— BEGIN RAW DATA —

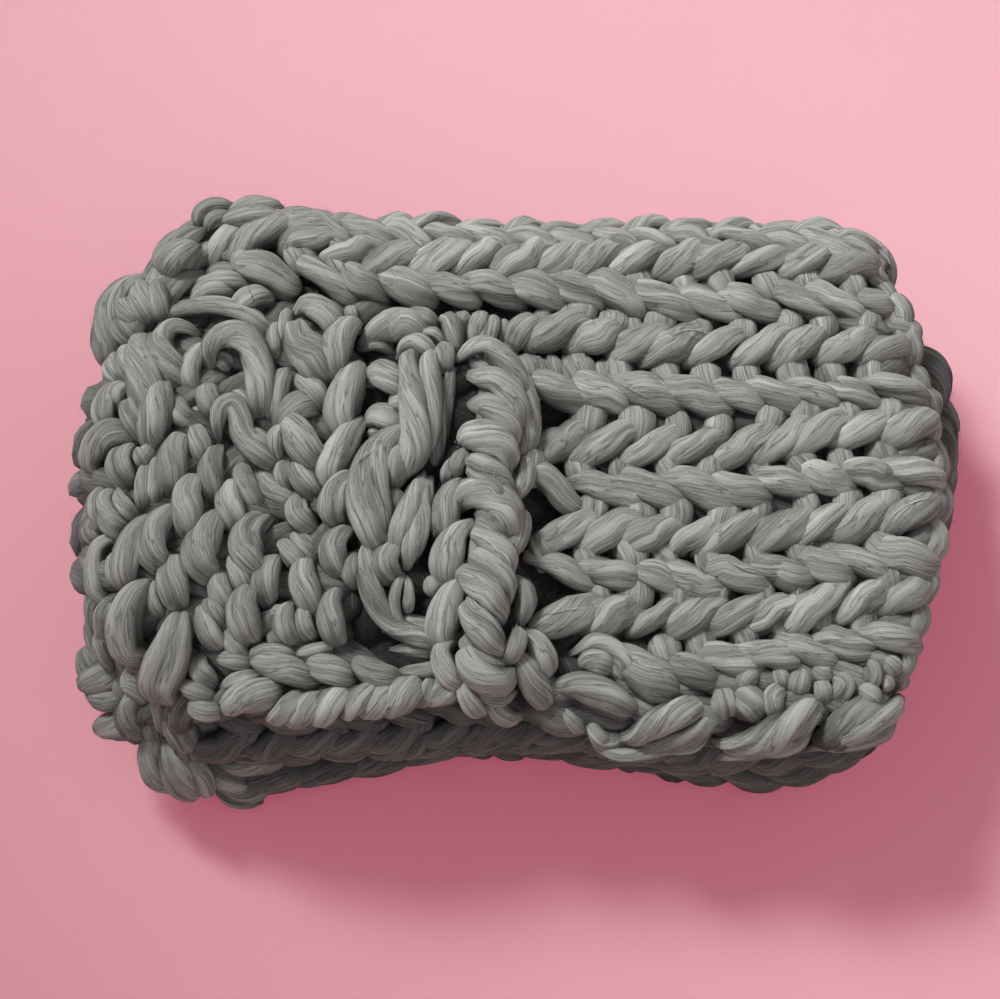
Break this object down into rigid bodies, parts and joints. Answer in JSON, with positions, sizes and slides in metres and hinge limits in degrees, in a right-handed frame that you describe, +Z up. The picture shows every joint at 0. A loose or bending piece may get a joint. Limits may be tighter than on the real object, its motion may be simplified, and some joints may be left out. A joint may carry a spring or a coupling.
{
  "type": "chunky knit blanket",
  "caption": "Thick hand-knitted wool blanket folded back and forth into a soft bundle, with two ridges across the top layer.",
  "frame": {"origin": "middle of the footprint, on the surface the folded blanket rests on", "axes": "+X along the folds and the knitted ribs, +Y from the free front edge to the back folds, +Z up through the layers"},
  "size_m": [0.4312, 0.2799, 0.1327],
  "materials": {
    "wool": "matte heathered grey roving, soft and slightly fuzzy"
  },
  "bodies": {
    "root": {"blanket": "wool"}
  },
  "joints": []
}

— END RAW DATA —

▸ SET PROBLEM: From the listing above, copy all lines holding the word "into".

▸ FINAL RESULT:
Break this object down into rigid bodies, parts and joints. Answer in JSON, with positions, sizes and slides in metres and hinge limits in degrees, in a right-handed frame that you describe, +Z up. The picture shows every joint at 0. A loose or bending piece may get a joint. Limits may be tighter than on the real object, its motion may be simplified, and some joints may be left out. A joint may carry a spring or a coupling.
  "caption": "Thick hand-knitted wool blanket folded back and forth into a soft bundle, with two ridges across the top layer.",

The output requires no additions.